The annual legislative session usually attracts thousands of people to Santa Fe each year and their presence can be felt in long bottlenecks of cars on their way to the Roundhouse. Many also stay in local hotels, and dine at restaurants around the downtown and Capitol areas.
Local business owners say their absence will be felt this year, as many businesses are already struggling to survive after months of restrictions and a decrease in foot traffic.
“It definitely decreases our occupancy, which is already low at this point,” said Molly Ryckman, vice president of sales and marketing at Heritage Hotels. “We’ll … start to feel the effects in the next several weeks.”
Heritage Hotels has multiple locations around Santa Fe, including the St. Francis Hotel, the Eldorado and Hotel Chimayó. During a traditional session, these hotels and others like them might host large conferences for organizations and interest groups that attract people from around the state.
But Ryckman said a current ban on indoor dining makes such events nearly impossible, even if an in-person session was taking place.
“Without food and beverages, it’s more of an issue,” she said.
She also said traffic from the legislative session makes up 20% to 30% of her company’s revenue in January, adding that hotels have turned their attention to future months when a vaccine might be more widely distributed.
Those struggles are also being seen at restaurants, some of the hardest hit businesses in the area during the pandemic.
The Rio Chama Steakhouse is located near the Roundhouse and is often frequented by legislators, lobbyists and others during the session.
“We would get hundreds of people that would come for lunch or afternoon cocktails,” said Rick Pedram, president of Santa Fe Dining, which owns Rio Chama.
Pedram said the restaurant has struggled, as have others, in recent months, but that the loss of legislative customers is still a blow, especially since January already sees fewer customers.
“We are fully aware of the impact its going to have,” he said. “It’s like a double whammy.”
He said customers coming in during the session typically comprise 60% of their business during this time, making this a substantial loss.

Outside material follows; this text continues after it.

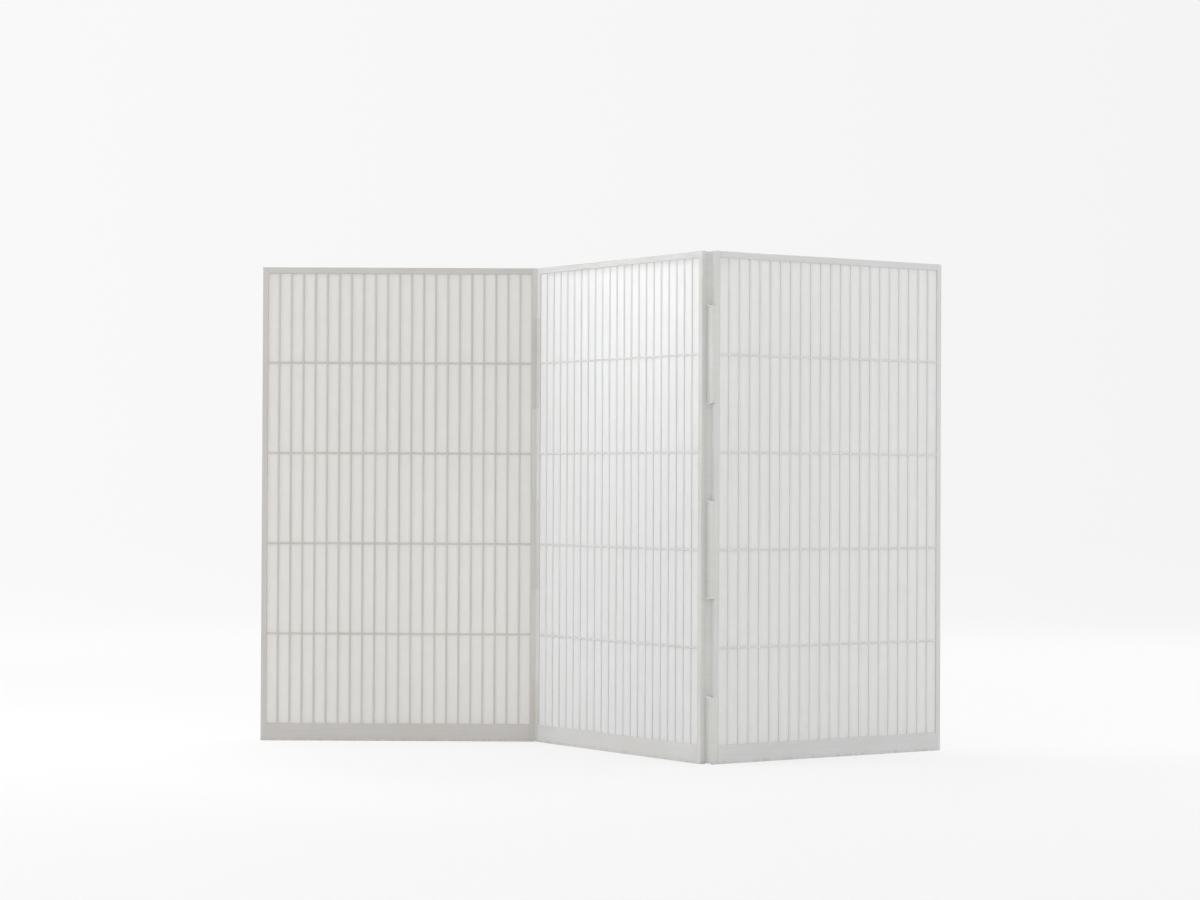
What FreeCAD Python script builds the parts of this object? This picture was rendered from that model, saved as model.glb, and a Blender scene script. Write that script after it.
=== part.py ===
"""Three-panel shoji folding screen, standing in a zigzag on its bottom edges.

Millimetres, +Z up. The left panel lies along +X and the viewer stands on the -Y side.
Every panel is built in its own frame and then set in its place in the zigzag:
    x runs along the panel from its left end,
    y runs from the front face (0) to the back face,
    z runs up from the floor.
"""
import FreeCAD, Part
import os
from math import cos, radians, sin

# ---- driving dimensions -------------------------------------------------------------

PANEL_WIDTH = 869.0
PANEL_HEIGHT = 1500.0
PANEL_THICKNESS = 18.0

STILE_WIDTH = 17.0
TOP_RAIL_HEIGHT = 19.0
BOTTOM_RAIL_HEIGHT = 55.0

COLUMNS = 22                    # paper cells side by side
ROWS = 5                        # paper cells one above another
BAR_WIDTH = 5.5                 # a lattice bar seen from the front
BAR_DEPTH = 3.0                 # the same bar seen from its side
BAR_SETBACK = 0.5               # lattice face behind the frame's front face

PAPER_THICKNESS = 0.3
PAPER_MARGIN = 0.4              # gap from the paper's edge to the wall of its rebate
REBATE_WIDTH = 4.0              # step round the back of the frame that takes the paper

FRAME_CHAMFER = 0.6
BAR_CHAMFER = 0.4

RAIL_TENON_LENGTH = 11.0
RAIL_TENON_THICKNESS = 6.0
TOP_TENON_SHOULDER = 4.0        # top rail wood above and below its tenon
BOTTOM_TENON_SHOULDER = 9.0     # bottom rail wood above and below its tenon
BAR_TENON_LENGTH = 4.0
BAR_TENON_WIDTH = 3.6
BAR_TENON_DEPTH = 1.6
JOINT_GAP = 0.1                 # play round a tenon in its mortise
LAP_GAP = 0.05                  # play on each side of a half-lapped bar
CUT_PAST = 1.0                  # how far a cutting block runs past the wood

VALLEY_FOLD = 54.8              # left and centre panels, degrees from lying in one line
RIDGE_FOLD = 89.4               # centre and right panels, degrees from lying in one line
VALLEY_SLACK = 0.75             # hinge line beyond the end and in front of the front face
RIDGE_SLACK = 5.2               # hinge line beyond the end and behind the back face

BAND_ROWS = 6                   # hinge bands one above another in each fold
BAND_THICKNESS = 0.6
BAND_LET_IN = 0.5               # depth of the recess that holds a band's glued leg
BAND_RECESS_PLAY = 0.2
FRONT_LEG = 13.0                # glued leg on a front face
BACK_LEG = 12.0                 # glued leg on a back face
BAND_SPACING = 1.0              # gap between one band and the next
BAND_TOP_MARGIN = 1.5
BAND_BOTTOM_MARGIN = 2.5
BAND_BULGE_STEPS = 12           # straight pieces that make up a slack band's curve
BULGE_PULL_AT_BACK = 15.0       # how firmly a slack band keeps on along the centre panel
BULGE_PULL_AT_FRONT = 8.0       # and how firmly along the right panel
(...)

Smaller locations are also expecting an economic pinch from a virtual session.
Joseph Baca runs a food truck called Santa Famous Street Eats located across the street from the Roundhouse and said those walking from the Legislature can help business when days are slow.
“I think it helps a lot of local businesses,” Baca said. “It turns Santa Fe into the little hub that it can be.”
Some have begun adjusting for a session like never before.
The Santa Fe Chamber of Commerce announced Dec. 8 that it, along with such other organizations as the New Mexico Hospitality Association, would be hosting a “Virtual Roundhouse.”
According to the website, it will feature office hours with legislators and various conferences for certain industries, with one day dedicated to trends in the hotel industry.
“Among the challenges of a pandemic, accessing your legislators should not be one of them,” the website state.
The legislative session begins Jan. 19.